The release of 235 000 000 marked the heyday of an important movement in Latvian film, the so-called Riga school of poetic documentary cinema. Several factors helped make such a production possible at the Riga Film Studio. The 1960s were a time when freer artistic expression became possible in the USSR and the Eastern Bloc. The hopefulness that marked the second half of the 1960s was a reverberation of the optimism associated with the Khrushchev Thaw, which persisted even after Khrushchev’s efforts at reforming Soviet society ended with his ouster in 1964. A new generation of filmmakers at the Riga Film Studio, fresh out of the Moscow All-Union State Institute of Cinematography (VGIK) sought in the early 1960s to portray the poetics of everyday life, to capture and romanticize the actions and emotions of the Soviet “everyman,” and to create a film language that would be densely metaphorical.

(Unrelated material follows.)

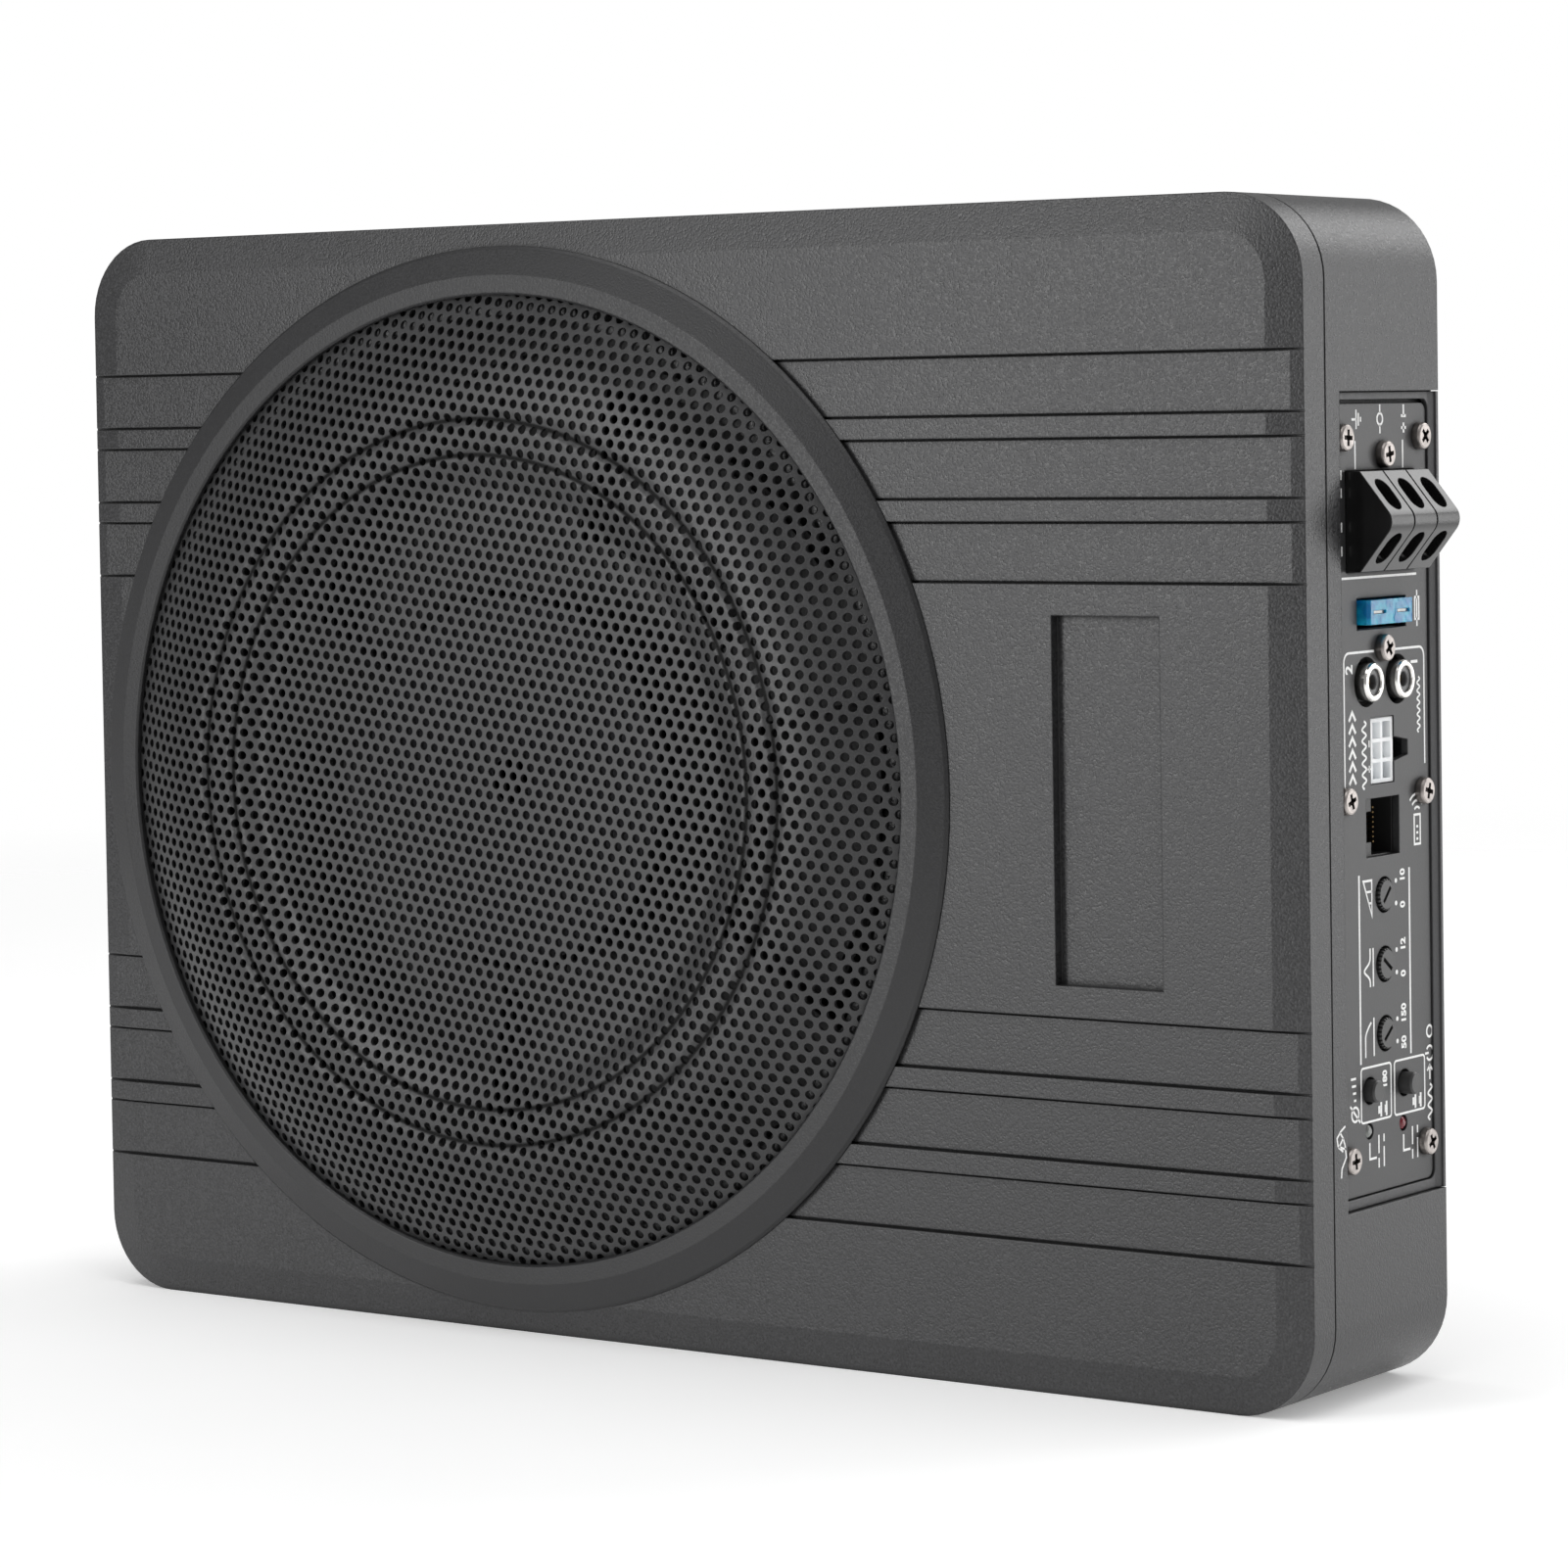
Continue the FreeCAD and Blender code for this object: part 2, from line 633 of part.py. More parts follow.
def make_housing():
    """Rear casting: the side walls, the panel recess and its ledge, the bosses."""
    body = new_body("housing")
    pad(body, "Y", SEAM_BACK, BACK, front_outline(0))
    pocket(body, "Y", SEAM_BACK, BACK, front_outline(S["wall"]))
    for spot in case_screw_spots():
        pad(body, "Y", SEAM_BACK, COVER_FRONT, lambda s, c=spot: draw_circle(s, c, S["boss_radius"]))
    low, high = MID - S["recess_tall"] / 2, MID + S["recess_tall"] / 2
    ledge_inside = PANEL_BACK - S["wall"]
    pad(
        body, "X", ledge_inside, HALF - S["wall"] / 2,
        lambda s: draw_box(s, S["recess_front"] - 2, COVER_FRONT, low - 3, high + 3),
    )
    pocket(
        body, "X", PANEL_BACK, HALF + 1,
        lambda s: draw_box(s, S["recess_front"], BACK + 1, low, high),
    )
    mid = S["panel_mid"]
    pocket(
        body, "X", ledge_inside - 0.5, PANEL_BACK + 0.5,
        lambda s: draw_outline(s, [
            (mid - 13.8, 48), (mid + 13.7, 48), (mid + 13.7, 170), (mid + 15.3, 170),
            (mid + 15.3, 193.6), (mid - 15.3, 193.6), (mid - 15.3, 170), (mid - 13.8, 170),
        ]),
    )
    pocket(body, "Y", COVER_FRONT, BACK, front_outline(S["cover_inset"]))
    pocket(
        body, "Y", SEAM_BACK, COVER_FRONT,
        lambda s: [draw_circle(s, c, 2.2) for c in case_screw_spots()],
    )
    pocket(
        body, "X", ledge_inside - 0.5, PANEL_BACK + 0.5,
        lambda s: [draw_circle(s, c, 1.42) for c in ledge_screw_spots()],
    )
    return body


def insert_spots():
    """Centres of the four threaded inserts as (x, z)."""
    return [
        (side * S["insert_x"], MID + up * S["insert_rise"]) for side in (-1, 1) for up in (-1, 1)
    ]


def standoff_spots():
    """Centres of the four board standoffs as (x, z)."""
    right, top = S["board_left"] + S["board_wide"], S["board_low"] + S["board_tall"]
    return [
        (x, z)
        for x in (S["board_left"] + 5, right - 5)
        for z in (S["board_low"] + 5, top - 5)
    ]


def make_rear_cover():
    """Steel rear cover; its tab and flange close the panel recess around the panel plate."""
    body = new_body("rear_cover")
    inset = S["cover_inset"] + 0.2
    pad(body, "Y", COVER_FRONT, BACK, front_outline(inset))
    tab = S["recess_tall"] / 2 - 0.2
    pad(
        body, "Y", COVER_FRONT, BACK,
        lambda s: draw_box(s, HALF - 12, HALF - 0.05, MID - tab, MID + tab),
    )
    front, rear = S["recess_front"] + 0.2, BACK - S["flange_rear"]
    outside = PANEL_FACE + S["flange_proud"]
    inside = outside - S["flange_thick"]
    pad(
        body, "Z", MID - tab, MID + tab,
        lambda s: draw_outline(s, [
            (inside, front), (outside, front), (outside, rear), (HALF - 0.05, BACK), (inside, BACK),
        ]),
    )
    pocket(
        body, "X", inside - 0.1, HALF,
        lambda s: draw_rounded(s, front - 10, rear, S["flange_low"], S["flange_high"], 2.0),
    )
    pocket(
        body, "Y", COVER_FRONT, BACK,
        lambda s: [draw_circle(s, c, 2.2) for c in case_screw_spots()]
        + [draw_circle(s, c, 3.45) for c in insert_spots()],
    )
    return body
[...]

This profound change in cinematic vision stood out all the more when compared with the stiff official mode of propagandistic filmmaking that dominated the newsreels and documentaries made in Latvia after the establishment of Soviet rule in 1945.

The young Latvian auteurs made the most of the newly available freedom of expression. Members of this group included Ivars Kraulītis, who made the short White Bells (1961) with a script by Herz Frank and cinematography by Uldis Brauns; Uldis Brauns, who made a trilogy of short films with The Beginning, The Construction, and The Worker (1961–63) from scripts by Armīns Lejiņš; and Aivars Freimanis, who made The Coast (1963) and A Year in Review (1965), with cinematography for both by Ivars Seleckis. Moscow authorities viewed these early films with favor, which made possible the support for the ambitious initiative of 235 000 000.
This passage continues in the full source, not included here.